Task brief:
Repeat exactly, please, the lines that begin at the start of the listing and end at the line holding "add('zip_bottom_stop', band(stopPlaces, stopRing), zipMetal)".

Raw data:
# # # # #

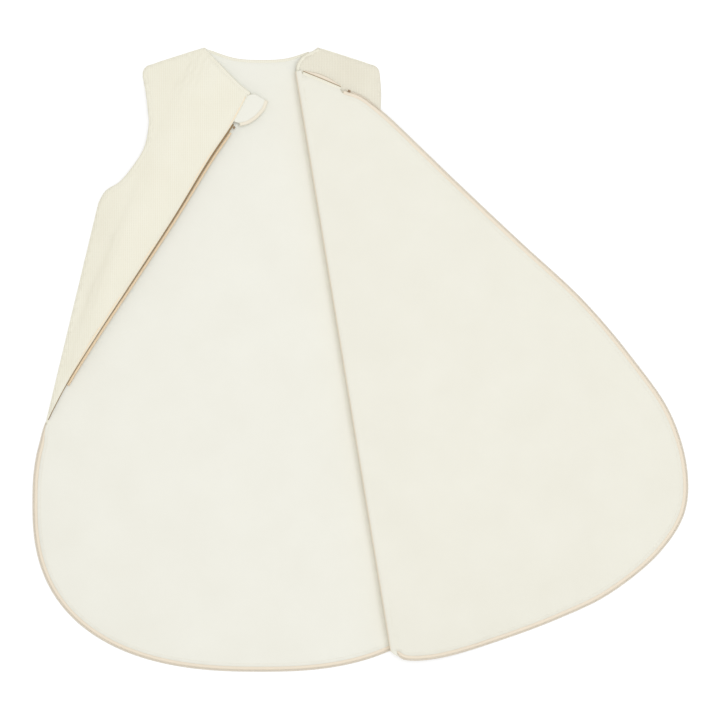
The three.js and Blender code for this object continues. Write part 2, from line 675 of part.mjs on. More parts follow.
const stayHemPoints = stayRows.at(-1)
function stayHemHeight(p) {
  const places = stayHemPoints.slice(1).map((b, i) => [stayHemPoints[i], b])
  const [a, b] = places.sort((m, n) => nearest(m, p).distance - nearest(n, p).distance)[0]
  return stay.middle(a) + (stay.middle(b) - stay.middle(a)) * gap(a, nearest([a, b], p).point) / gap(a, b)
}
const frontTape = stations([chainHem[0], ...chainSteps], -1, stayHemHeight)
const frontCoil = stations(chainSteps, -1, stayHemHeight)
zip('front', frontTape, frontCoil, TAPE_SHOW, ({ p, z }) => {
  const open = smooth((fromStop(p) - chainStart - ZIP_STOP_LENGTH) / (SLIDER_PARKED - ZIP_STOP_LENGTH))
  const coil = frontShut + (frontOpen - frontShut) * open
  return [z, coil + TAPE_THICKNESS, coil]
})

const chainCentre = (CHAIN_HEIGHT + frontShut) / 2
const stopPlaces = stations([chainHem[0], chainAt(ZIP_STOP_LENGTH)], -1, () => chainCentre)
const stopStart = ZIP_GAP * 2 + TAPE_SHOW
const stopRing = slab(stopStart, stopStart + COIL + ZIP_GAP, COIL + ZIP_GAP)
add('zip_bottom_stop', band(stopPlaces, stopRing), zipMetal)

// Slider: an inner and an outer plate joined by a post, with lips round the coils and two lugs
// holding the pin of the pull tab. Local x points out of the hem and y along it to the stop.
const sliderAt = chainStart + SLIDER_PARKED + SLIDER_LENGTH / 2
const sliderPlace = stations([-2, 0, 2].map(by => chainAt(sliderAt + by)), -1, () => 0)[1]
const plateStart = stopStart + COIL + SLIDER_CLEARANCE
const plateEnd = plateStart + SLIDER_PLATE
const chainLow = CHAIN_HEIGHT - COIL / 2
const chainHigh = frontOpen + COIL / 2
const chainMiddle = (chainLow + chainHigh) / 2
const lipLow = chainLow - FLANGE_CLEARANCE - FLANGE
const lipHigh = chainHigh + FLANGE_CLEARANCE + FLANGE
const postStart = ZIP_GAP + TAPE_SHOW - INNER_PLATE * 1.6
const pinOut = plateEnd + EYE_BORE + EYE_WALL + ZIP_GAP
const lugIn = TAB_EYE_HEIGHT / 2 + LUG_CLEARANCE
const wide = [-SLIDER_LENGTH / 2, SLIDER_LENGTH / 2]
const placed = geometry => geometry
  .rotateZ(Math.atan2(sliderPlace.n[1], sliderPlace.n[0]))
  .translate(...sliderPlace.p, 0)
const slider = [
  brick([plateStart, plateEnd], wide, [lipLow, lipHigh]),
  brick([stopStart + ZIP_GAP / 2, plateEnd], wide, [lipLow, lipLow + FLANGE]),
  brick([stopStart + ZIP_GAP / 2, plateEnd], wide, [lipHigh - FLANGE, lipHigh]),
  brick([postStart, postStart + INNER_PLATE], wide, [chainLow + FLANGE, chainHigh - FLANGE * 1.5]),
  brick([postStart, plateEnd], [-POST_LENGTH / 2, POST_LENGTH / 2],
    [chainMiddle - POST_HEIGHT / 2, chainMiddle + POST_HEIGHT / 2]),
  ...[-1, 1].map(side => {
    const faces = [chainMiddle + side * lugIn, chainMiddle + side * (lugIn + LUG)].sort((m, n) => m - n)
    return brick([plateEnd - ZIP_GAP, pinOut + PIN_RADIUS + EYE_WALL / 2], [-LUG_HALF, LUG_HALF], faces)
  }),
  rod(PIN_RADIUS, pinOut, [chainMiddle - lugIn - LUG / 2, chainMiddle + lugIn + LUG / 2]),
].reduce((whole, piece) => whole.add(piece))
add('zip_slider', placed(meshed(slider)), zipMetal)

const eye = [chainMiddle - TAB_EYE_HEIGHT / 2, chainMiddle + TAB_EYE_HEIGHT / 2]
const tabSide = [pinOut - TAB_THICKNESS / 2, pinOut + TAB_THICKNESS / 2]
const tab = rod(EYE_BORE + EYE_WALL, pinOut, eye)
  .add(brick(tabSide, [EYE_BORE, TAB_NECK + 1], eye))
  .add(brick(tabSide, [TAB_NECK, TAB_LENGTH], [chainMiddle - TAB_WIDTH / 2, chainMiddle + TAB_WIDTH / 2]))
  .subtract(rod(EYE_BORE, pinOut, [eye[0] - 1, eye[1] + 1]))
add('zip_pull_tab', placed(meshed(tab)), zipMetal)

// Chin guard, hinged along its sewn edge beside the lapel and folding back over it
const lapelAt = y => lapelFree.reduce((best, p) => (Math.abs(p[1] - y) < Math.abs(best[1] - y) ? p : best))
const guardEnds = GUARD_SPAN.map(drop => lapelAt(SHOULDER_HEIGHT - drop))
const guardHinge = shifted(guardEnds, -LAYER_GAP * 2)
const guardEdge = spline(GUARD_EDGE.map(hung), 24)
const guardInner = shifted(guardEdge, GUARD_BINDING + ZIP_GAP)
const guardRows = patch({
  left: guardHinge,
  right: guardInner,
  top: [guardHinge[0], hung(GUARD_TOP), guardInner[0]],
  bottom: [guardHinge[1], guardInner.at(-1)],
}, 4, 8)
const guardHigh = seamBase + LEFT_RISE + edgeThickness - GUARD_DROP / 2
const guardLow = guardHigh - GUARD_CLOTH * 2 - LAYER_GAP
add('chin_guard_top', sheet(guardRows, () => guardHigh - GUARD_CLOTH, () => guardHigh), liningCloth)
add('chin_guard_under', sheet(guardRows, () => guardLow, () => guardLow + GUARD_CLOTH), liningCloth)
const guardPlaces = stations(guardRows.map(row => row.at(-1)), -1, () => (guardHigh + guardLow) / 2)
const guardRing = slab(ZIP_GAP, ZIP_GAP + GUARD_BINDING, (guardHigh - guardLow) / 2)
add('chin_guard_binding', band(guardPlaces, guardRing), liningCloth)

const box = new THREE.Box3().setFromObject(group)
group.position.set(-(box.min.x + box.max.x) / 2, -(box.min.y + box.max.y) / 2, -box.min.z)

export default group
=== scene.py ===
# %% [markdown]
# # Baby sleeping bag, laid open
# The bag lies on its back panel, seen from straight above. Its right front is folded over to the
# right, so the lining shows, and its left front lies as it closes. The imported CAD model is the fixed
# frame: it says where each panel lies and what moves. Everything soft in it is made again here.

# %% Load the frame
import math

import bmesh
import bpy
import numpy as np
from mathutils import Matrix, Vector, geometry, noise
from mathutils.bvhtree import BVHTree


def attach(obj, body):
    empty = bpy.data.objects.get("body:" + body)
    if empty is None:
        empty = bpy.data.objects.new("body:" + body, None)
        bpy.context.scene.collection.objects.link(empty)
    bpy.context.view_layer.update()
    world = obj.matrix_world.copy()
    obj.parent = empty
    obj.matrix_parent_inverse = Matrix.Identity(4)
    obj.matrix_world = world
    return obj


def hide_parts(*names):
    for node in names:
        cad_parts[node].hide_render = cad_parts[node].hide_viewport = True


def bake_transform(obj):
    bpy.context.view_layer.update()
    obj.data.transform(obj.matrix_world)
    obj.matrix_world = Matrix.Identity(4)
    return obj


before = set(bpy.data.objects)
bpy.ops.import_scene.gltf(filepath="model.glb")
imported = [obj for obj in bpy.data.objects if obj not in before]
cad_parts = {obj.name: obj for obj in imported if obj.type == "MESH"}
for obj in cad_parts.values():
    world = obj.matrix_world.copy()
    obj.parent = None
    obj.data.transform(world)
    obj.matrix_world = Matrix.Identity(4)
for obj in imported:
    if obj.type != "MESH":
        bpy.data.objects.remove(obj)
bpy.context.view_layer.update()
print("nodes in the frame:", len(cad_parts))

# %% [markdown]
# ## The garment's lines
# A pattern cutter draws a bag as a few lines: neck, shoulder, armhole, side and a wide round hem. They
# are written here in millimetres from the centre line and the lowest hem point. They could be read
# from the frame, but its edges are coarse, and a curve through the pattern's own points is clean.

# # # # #

Answer to this problem:
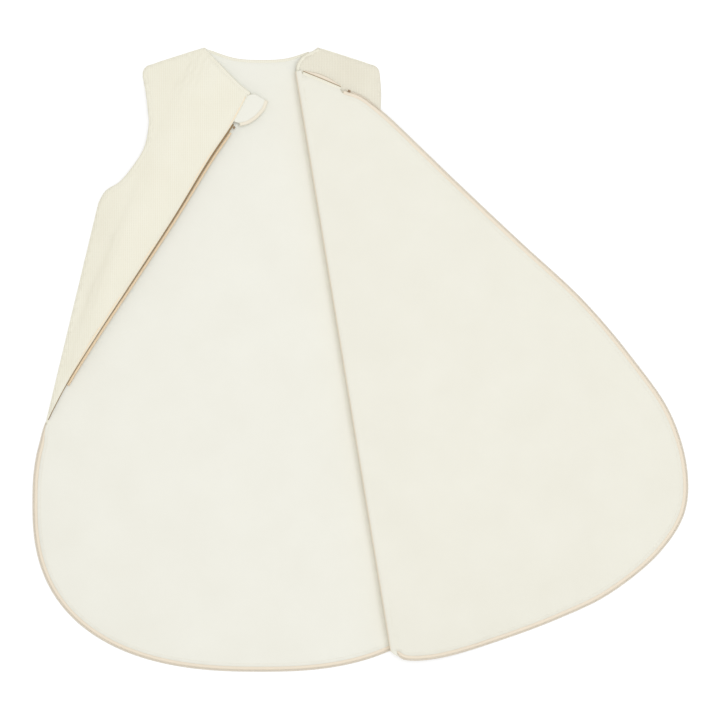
The three.js and Blender code for this object continues. Write part 2, from line 675 of part.mjs on. More parts follow.
const stayHemPoints = stayRows.at(-1)
function stayHemHeight(p) {
  const places = stayHemPoints.slice(1).map((b, i) => [stayHemPoints[i], b])
  const [a, b] = places.sort((m, n) => nearest(m, p).distance - nearest(n, p).distance)[0]
  return stay.middle(a) + (stay.middle(b) - stay.middle(a)) * gap(a, nearest([a, b], p).point) / gap(a, b)
}
const frontTape = stations([chainHem[0], ...chainSteps], -1, stayHemHeight)
const frontCoil = stations(chainSteps, -1, stayHemHeight)
zip('front', frontTape, frontCoil, TAPE_SHOW, ({ p, z }) => {
  const open = smooth((fromStop(p) - chainStart - ZIP_STOP_LENGTH) / (SLIDER_PARKED - ZIP_STOP_LENGTH))
  const coil = frontShut + (frontOpen - frontShut) * open
  return [z, coil + TAPE_THICKNESS, coil]
})

const chainCentre = (CHAIN_HEIGHT + frontShut) / 2
const stopPlaces = stations([chainHem[0], chainAt(ZIP_STOP_LENGTH)], -1, () => chainCentre)
const stopStart = ZIP_GAP * 2 + TAPE_SHOW
const stopRing = slab(stopStart, stopStart + COIL + ZIP_GAP, COIL + ZIP_GAP)
add('zip_bottom_stop', band(stopPlaces, stopRing), zipMetal)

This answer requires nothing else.